Robotically Good

That culture laid out the script we all were supposed to follow: Get married before you have children and strive to stay married for their sake. Get the education you need for gainful employment, work hard, and avoid idleness. Go the extra mile for your employer or client. Be a patriot, ready to serve the country. Be neighborly, civic-minded, and charitable. Avoid coarse language in public. Be respectful of authority. Eschew substance abuse and crime.

Totally reminded me of this joke where a man tells a doctor, “I don’t drink, smoke, or gamble. I don’t drink coffee or tea, just water. I don’t eat meat. I work out 5 times a week and always go to bed before 10 pm. I avoid stressful situations. Will I be able to live to 100 years old?” “Probably,” the doctor says. “If you can call this freak show of yours life.”

Don’t people notice how ridiculous they sound when they produce such descriptions of robotic goodness? If one were to meet such a fellow in RL, he’d probably turn out to be a serial killer. Because you can’t repress to this degree and not have a major shadow lurking behind the robotic exterior.

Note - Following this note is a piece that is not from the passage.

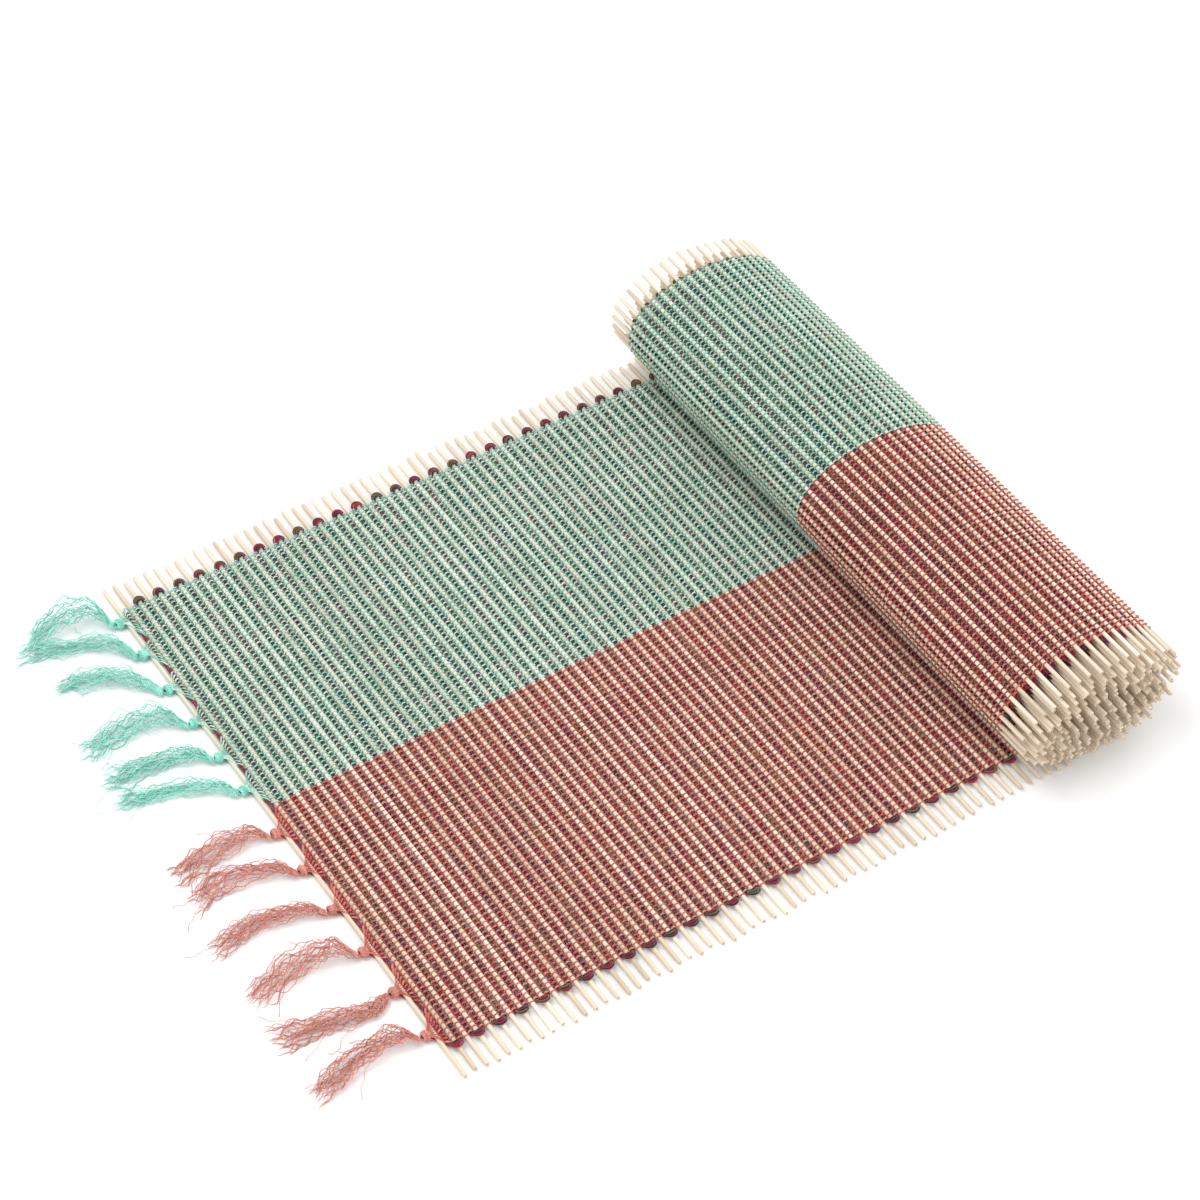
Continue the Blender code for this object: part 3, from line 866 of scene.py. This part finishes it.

17 thoughts on “Robotically Good

  1. There is a whole online movement of mommy blogs with the same content. All the moms are avid runners or yoga/barre3 instructors (!), supposedly love to cook but all organic/locally sourced/super wholesome (and post pics of food), all go to bed early, bike/hike/otherwise enjoy nature, and are never — NEVER — negative about anything, for that’s the worst of all sins. Everything is a fuckin’ blessing. (As an aside they are all quite affluent, so there are nannies, often a small army, to support all that perfection. I don’t know why I read any of those, honestly.)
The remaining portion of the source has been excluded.